Since you can use Skprocess objects that can stop() themselves (or set a number of runs), you can theoretically keep running the pool and let the processes run until they are done. This opens up a lot of possibilities for complex parallel processing tasks.

Modifiers are what make it reach the next level

sk modifiers are from another suitkaise module, and are available on most suitkaise functions and methods, including Pool.

And, Pool itself has a special modifier, star(), that allows you to unpack tuples into function arguments.

from suitkaise.processing import Pool
import asyncio

# get a coroutine for map with a timeout
coro = Pool.map.timeout(20.0).asynced()
results = await coro(fn_or_skprocess, items)

# or, run in the background, get a Future
# and unpack tuples across function arguments (instead of adding the whole tuple as a single argument)
future = Pool.star().map.background()(fn_or_skprocess, items)

asynced() and background() do not work with each other (they do the same thing in different ways), but other than that, everything else is combinable.

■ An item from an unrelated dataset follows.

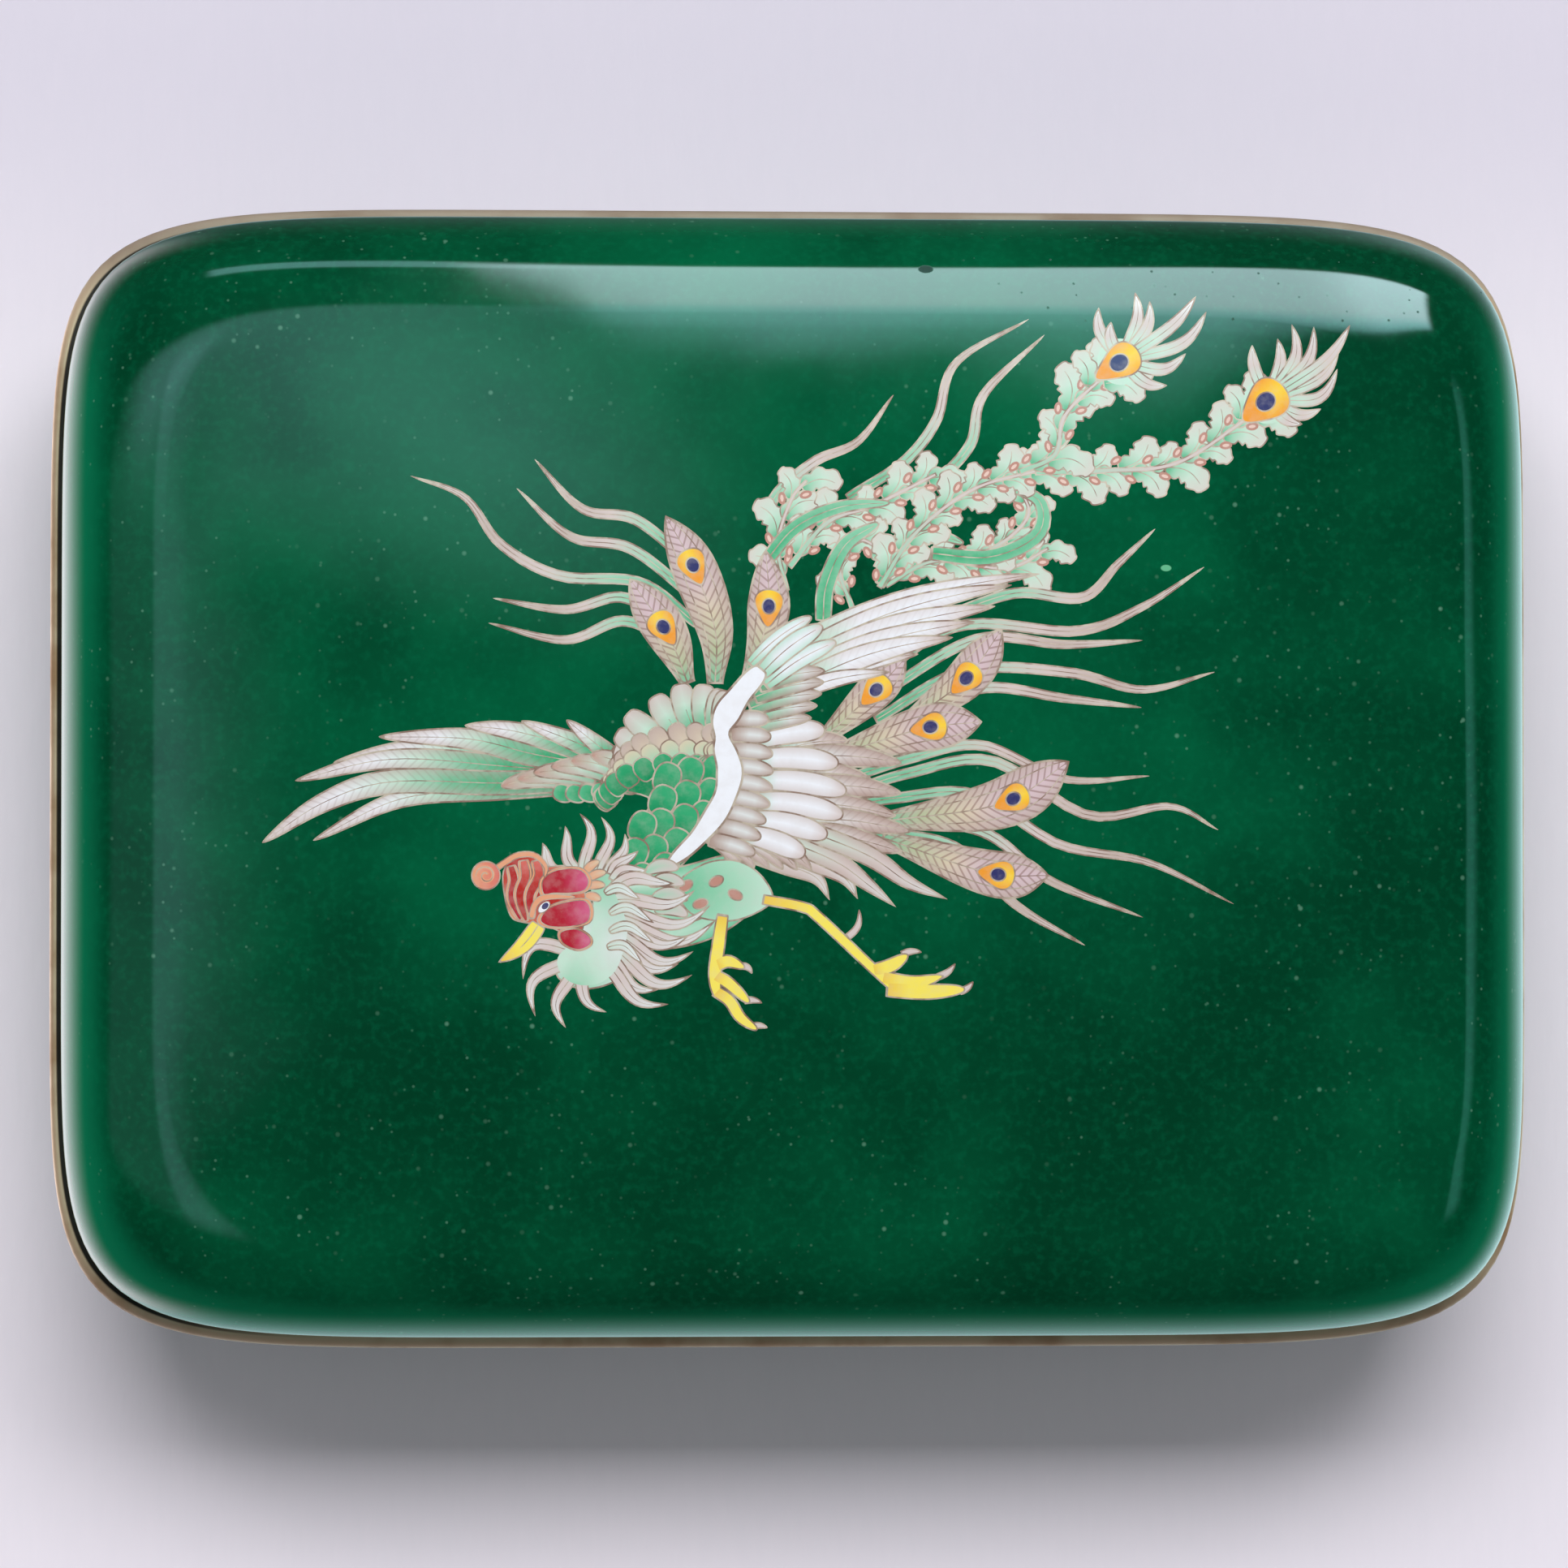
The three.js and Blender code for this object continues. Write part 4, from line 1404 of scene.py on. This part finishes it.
def lid_section(wall):
    """The lid's shell, from the middle of its inside down to its open edge and up over the outside."""
    inner_run = SHOULDER_RUN - wall / 2
    inner_rise = SHOULDER_RISE - wall
    inside = [(RIM_INSIDE, LID_BOTTOM, 0)]
    inside += rounded_edge(wall, SHOULDER_FOOT, inner_run, inner_rise, SHOULDER_POWER, 12)
    inside += flat(wall + inner_run, SHOULDER_FOOT + inner_rise, 1, 8)
    outside = tucked_wall(LID_BOTTOM, SHOULDER_FOOT)
    outside += rounded_edge(0, SHOULDER_FOOT, SHOULDER_RUN, SHOULDER_RISE, SHOULDER_POWER, 36)
    outside += flat(SHOULDER_RUN, SHOULDER_FOOT + SHOULDER_RISE, 1, 28)
    return inside[::-1] + outside


def tray_section(wall):
    """The tray's shell, from the middle of its underside over the foot ring, up, and back down inside."""
    drop = HEEL_TOP - UNDERSIDE
    foot_inside = FOOT_INSET + FOOT_BAND
    outside = tucked_wall(TRAY_TOP, HEEL_TOP)
    outside += rounded_edge(0, HEEL_TOP, HEEL_RUN, -drop, HEEL_POWER, 30)
    fillet = 0.3
    outside += [(FOOT_INSET - fillet, UNDERSIDE, 0), (FOOT_INSET, UNDERSIDE - fillet, 0)]
    outside += [(FOOT_INSET, FOOT_EASE, 0), (FOOT_INSET + FOOT_CORNER, FOOT_CORNER, 0)]
    outside += [(FOOT_INSET + FOOT_EASE, 0, 0), (foot_inside - FOOT_EASE, 0, 0)]
    outside += [(foot_inside - FOOT_CORNER, FOOT_CORNER, 0)]
    outside += [(foot_inside, FOOT_EASE, 0), (foot_inside, UNDERSIDE, 0)]
    outside += flat(foot_inside, UNDERSIDE, 0, 8)
    inside = [(RIM_INSIDE, TRAY_TOP, 0)]
    inside += rounded_edge(wall, HEEL_TOP, HEEL_RUN, wall - drop, HEEL_POWER, 12)
    inside += flat(wall + HEEL_RUN, UNDERSIDE + wall, 0, 8)
    return [(inset, height, 0) for inset, height, _ in outside[::-1] + inside]


def bead_section(bottom, top):
    """A rim's rounded outer edge in section, from its underside up to its top."""
    middle = (bottom + top) / 2
    half = (top - bottom) / 2
    depth = BEAD * 0.7
    roundness = 0.8
    return [
        (-BEAD + depth * (1 - abs(math.cos(turn)) ** roundness), middle + half * math.sin(turn), 0)
        for turn in np.linspace(-math.pi / 2, math.pi / 2, 13)
    ]


def lid_rim_section():
    """The lid's rim: its bead, and a flat band inside."""
    section = bead_section(LID_RIM_LOW.z, LID_BOTTOM)
    section += [(RIM_INSIDE, LID_BOTTOM, 0), (RIM_INSIDE, LID_RIM_LOW.z, 0)]
    return section + section[:1]


def tray_rim_section():
    """The tray's rim: its bead, and the upstanding lip that locates the lid."""
    seam = LID_RIM_LOW.z - SEAM
    lip_outside = RIM_INSIDE + LIP_PLAY
    lip_inside = lip_outside + LIP_THICK
    lip_top = TRAY_RIM_HIGH.z
    ease = 0.2
    section = bead_section(TRAY_TOP, seam)
    section += [(lip_outside, seam, 0), (lip_outside, lip_top - ease, 0), (lip_outside + ease, lip_top, 0)]
    section += [(lip_inside - ease, lip_top, 0), (lip_inside, lip_top - ease, 0)]
    section += [(lip_inside, TRAY_RIM_LOW.z, 0), (lip_outside, TRAY_RIM_LOW.z, 0)]
    section += [(lip_outside, TRAY_TOP, 0)]
    return section + section[:1]


# ---------------------------------------------------------------- settings


def colour_setting(name, description, *parts):
    """A colour property whose default is a screen colour."""
    return bpy.props.FloatVectorProperty(
        name=name, description=description, default=linear(*parts), size=4, min=0, max=1, subtype="COLOR"
    )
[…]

These modifiers work with all map methods.

For more info on how to use these modifiers, see the sk pages or look at the processing examples.

Works with the rest of suitkaise

processing doesn't exist in a vacuum. It's designed to work with the rest of the suitkaise ecosystem.

Each module is useful on its own, but they were designed together. When you use processing, you get the full benefit of that integration.